Total revenue and grants reached MVR 33.5 billion, an increase of 9.5 per cent compared with MVR 30.6 billion in the same period last year. Total expenditure fell by 12.6 per cent to MVR 35.1 billion, down from MVR 40.1 billion. As a result, the overall deficit for the period narrowed significantly, declining from MVR 9.5 billion in 2024 to MVR 1.5 billion this year, a reduction of around 84 per cent.
Both tax and non-tax revenues recorded growth. Tax revenue rose by 8.5 per cent to MVR 25.2 billion, compared with MVR 23.3 billion in the same period last year, largely driven by higher GST receipts.
Total GST revenue rose by 12.0 per cent to MVR 13.7 billion, up from MVR 12.2 billion. Within this, GGST increased by 8.0 per cent to MVR 4.6 billion, while tourism GST grew by 14.2 per cent to MVR 9.1 billion. Green tax revenue more than doubled, rising 107.1 per cent to MVR 1.9 billion from MVR 914.0 million. Departure tax revenue increased by 60.5 per cent to MVR 1.6 billion.
Non-tax revenue also increased strongly. Airport development fee collections rose by 150.5 per cent to MVR 1.3 billion, while resort land rent increased by 2.1 per cent to MVR 1.5 billion. Overall, non-tax revenue grew by 17.6 per cent to MVR 8.0 billion, up from MVR 6.8 billion.
Tax revenue accounted for 75.2 per cent of total revenue and grants, with non-tax revenue contributing 23.9 per cent. As of 20 November, the government had received approximately 84 per cent of the estimated MVR 39.8 billion in total revenue and grants projected for the year.
On the expenditure side, the government reported reduced overall spending while prioritising essential services and key projects. Recurrent expenditure rose slightly from MVR 29.2 billion to MVR 30.0 billion. Spending on salaries, wages and pensions increased by 6.6 per cent to MVR 12.1 billion, partly due to the pay harmonisation programme and efforts to improve service delivery.

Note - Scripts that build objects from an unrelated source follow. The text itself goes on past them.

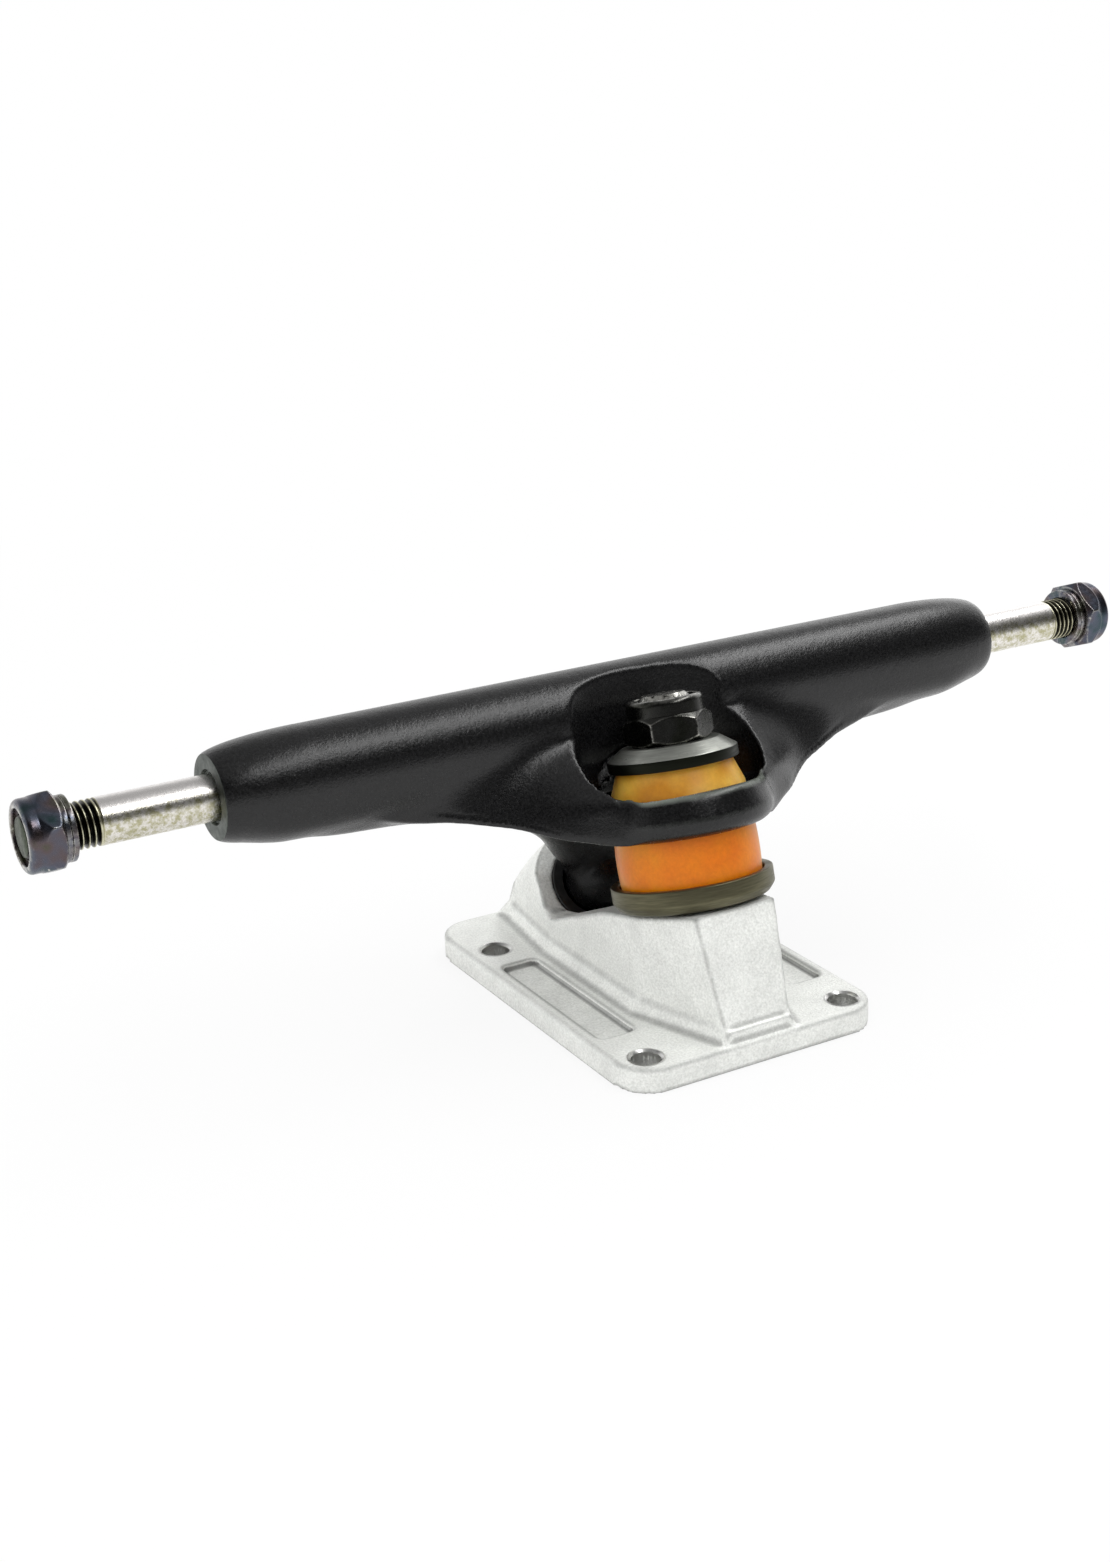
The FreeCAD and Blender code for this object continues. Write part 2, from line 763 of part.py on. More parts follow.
def bushing_room():
    """Room round the upper bushing and its washer, swung through the steering range."""
    skirt_end = upper_bushing_end - upper_washer_skirt
    room = placed(turned([
        (0, web_top),
        (ring_lip_radius, web_top),
        (ring_lip_radius, skirt_end),
        (upper_washer_radius + swing_gap, skirt_end),
        (upper_washer_radius + swing_gap, upper_washer_top - upper_washer_bevel + swing_gap),
        (upper_washer_flat_radius + swing_gap, upper_washer_top + swing_gap),
        (0, upper_washer_top + swing_gap),
    ]), kingpin_frame)
    hinge = mouth_point(0)
    axis = mouth_frame.Rotation.multVec(Z_AXIS)
    rooms = [room]
    for turn in range(1, swing_steps + 1):
        for side in (-1, 1):
            rooms.append(room.rotated(hinge, axis, side * steering_range * turn / swing_steps))
    return rooms


def ring_hollows():
    """Room over the lower bushing, and the bore round the kingpin."""
    rim_room = lower_bushing_radius + lower_bushing_belly + bushing_seat_clearance * 2
    lower = turned([
        (0, web_bottom),
        (lower_bushing_radius + bushing_seat_clearance, web_bottom),
        (rim_room, ring_bottom),
        (rim_room, seat_height),
        (0, seat_height),
    ])
    bore = cylinder(ring_bore_radius, web_bottom, web_top)
    return [placed(lower, kingpin_frame), placed(bore, kingpin_frame)]


def hanger():
    body = beam().multiFuse([web(), wing(-1), wing(1), yoke_ring(), pivot_nose()])
    for room in [nut_pocket()] + bushing_room() + ring_hollows():
        body = body.cut(room)
    relief_start = half_hanger - face_counterbore_depth
    for frame in (left_axle_frame, right_axle_frame):
        hole = cylinder(axle_grip_radius, 0, half_hanger + overrun)
        relief = cylinder(face_counterbore_radius, relief_start, half_hanger + overrun)
        body = body.cut(placed(hole, frame)).cut(placed(relief, frame))
    return body.removeSplitter()


pieces = {
    "baseplate": baseplate(),
    "pivot_cup": pivot_cup(),
    "kingpin": kingpin(),
    "lower_cup_washer": lower_cup_washer(),
    "lower_bushing": lower_bushing(),
    "upper_bushing": upper_bushing(),
    "upper_cup_washer": upper_cup_washer(),
    "kingpin_nut": kingpin_nut(),
    "kingpin_nut_insert": kingpin_nut_insert(),
    "hanger": hanger(),
    "axle": axle(),
}
for side, frame, turn in (
    ("left", left_axle_frame, left_nut_turn),
    ("right", right_axle_frame, right_nut_turn),
):
    pieces["axle_nut_" + side] = axle_nut(frame, turn)
    pieces["axle_nut_insert_" + side] = axle_nut_insert(frame)
    pieces["speed_washer_outer_" + side] = speed_washer(0, frame)
    pieces["speed_washer_inner_" + side] = speed_washer(1, frame)

os.makedirs("parts", exist_ok=True)
for name, shape in pieces.items():
    shape.exportStep("parts/" + name + ".step")
    print(name, shape.isValid(), len(shape.Solids), round(shape.Volume))
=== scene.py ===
import math

import bpy
import numpy as np
from mathutils import Matrix, Vector


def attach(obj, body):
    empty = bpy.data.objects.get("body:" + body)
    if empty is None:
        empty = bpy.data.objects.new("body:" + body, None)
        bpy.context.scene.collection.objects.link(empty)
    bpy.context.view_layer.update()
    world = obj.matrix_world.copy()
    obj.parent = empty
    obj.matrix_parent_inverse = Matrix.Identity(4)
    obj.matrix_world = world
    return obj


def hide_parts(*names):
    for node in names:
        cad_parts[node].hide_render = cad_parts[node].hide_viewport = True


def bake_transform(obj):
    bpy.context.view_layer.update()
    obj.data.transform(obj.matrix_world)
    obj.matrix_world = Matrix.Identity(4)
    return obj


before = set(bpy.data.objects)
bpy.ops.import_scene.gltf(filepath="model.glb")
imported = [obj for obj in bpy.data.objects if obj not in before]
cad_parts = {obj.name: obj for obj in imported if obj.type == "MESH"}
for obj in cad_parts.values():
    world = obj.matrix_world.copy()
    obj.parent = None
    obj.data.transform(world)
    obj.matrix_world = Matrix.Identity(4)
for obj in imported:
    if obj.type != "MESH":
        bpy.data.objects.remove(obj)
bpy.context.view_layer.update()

# Lengths are named in millimetres and turned into metres where a mesh is made
MM = 0.001

# Axes of the truck
KINGPIN_LEAN = 15.0
KINGPIN_FOOT_Y = -17.3
AXLE_Y = 11.6
AXLE_Z = 52.4
PIVOT_Y = 24.9
PIVOT_Z = 14.3
STEERING_ANGLE = 38.0

# Heights along the kingpin, from the deck face
SEAT = 23.4
LOWER_BUSHING_START = 24.9
WEB_BOTTOM = 39.1
WEB_TOP = 42.1
UPPER_BUSHING_END = 50.9
UPPER_WASHER_TOP = 52.4

# Radii round the kingpin
BUSHING_BORE = 4.9625
LOWER_BUSHING_RADIUS = 12.3
LOWER_BUSHING_BELLY = 0.45
UPPER_BUSHING_RADIUS = 12.0
UPPER_BUSHING_WAIST = 10.35
UPPER_BUSHING_TOP = 10.1
LOWER_WASHER_RADIUS = 14.5
LOWER_WASHER_WALL = 1.5
UPPER_WASHER_RADIUS = 11.6

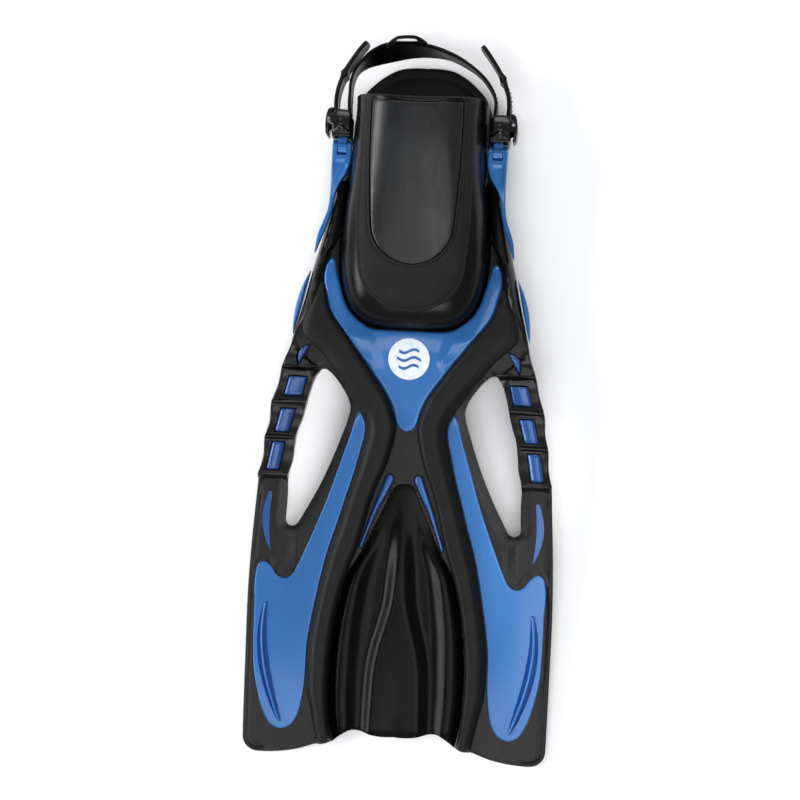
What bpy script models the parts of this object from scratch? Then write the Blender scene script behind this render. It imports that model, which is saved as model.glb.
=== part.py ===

Capital expenditure declined from MVR 10.9 billion to MVR 5.0 billion, a reduction of 53.7 per cent, in line with the government’s focus on reprioritising and streamlining major projects.
Although the overall balance turned to deficit by late October due to ongoing development projects and the implementation of the wage harmonisation policy from 1 November 2025, the government maintained a surplus for the first 40 weeks of the year. As of 20 November, the overall balance stood at a deficit, while the primary balance recorded a surplus of MVR 2.6 billion.